Du Romain, peu à peu, le portrait s'affine, et devient complexe. À l'image impressionnante et dure du héros se substitue celle de l'homme ; non point ce dominateur égoïste et violent qui s'abîme d'orgies en lupanars, mais cet être fier et digne, à la fois réaliste et mystérieux, énergique et qui doute, soucieux d'humanité – "Rien de ce qui est humain ne m'est étranger" dit un personnage de Térence –, qui cache une profonde sensibilité et un amour de la vie teinté de tristesse devant l'inéluctable fin. Il reste décidément le fils du héros Énée descendu aux Enfers pour revoir son père dont la mort l'a tant affecté.
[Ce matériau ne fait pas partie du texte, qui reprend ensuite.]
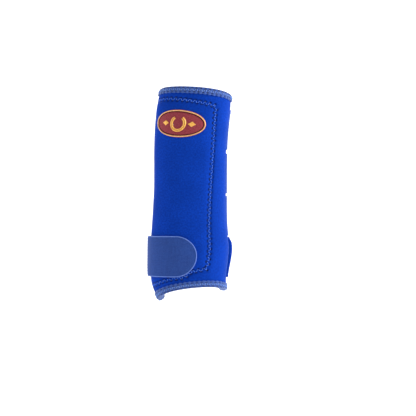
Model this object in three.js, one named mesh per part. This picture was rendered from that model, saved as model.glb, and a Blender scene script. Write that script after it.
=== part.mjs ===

Anchise est là, dans un cadre paradisiaque, "au fond d'une vallée verdoyante", et dès qu'il aperçoit son fils, il lui tend les mains, plein d'allégresse, les joues baignées de larmes. "Donne-moi ta main, mon père ; donne-la moi que je la serre." À trois reprises, Énée tente de prendre son père dans ses bras ; trois fois, "l'ombre lui coula entre les mains comme un souffle léger, comme un songe qui s'envole." À Rome souvent, le bonheur se moire de souffrance.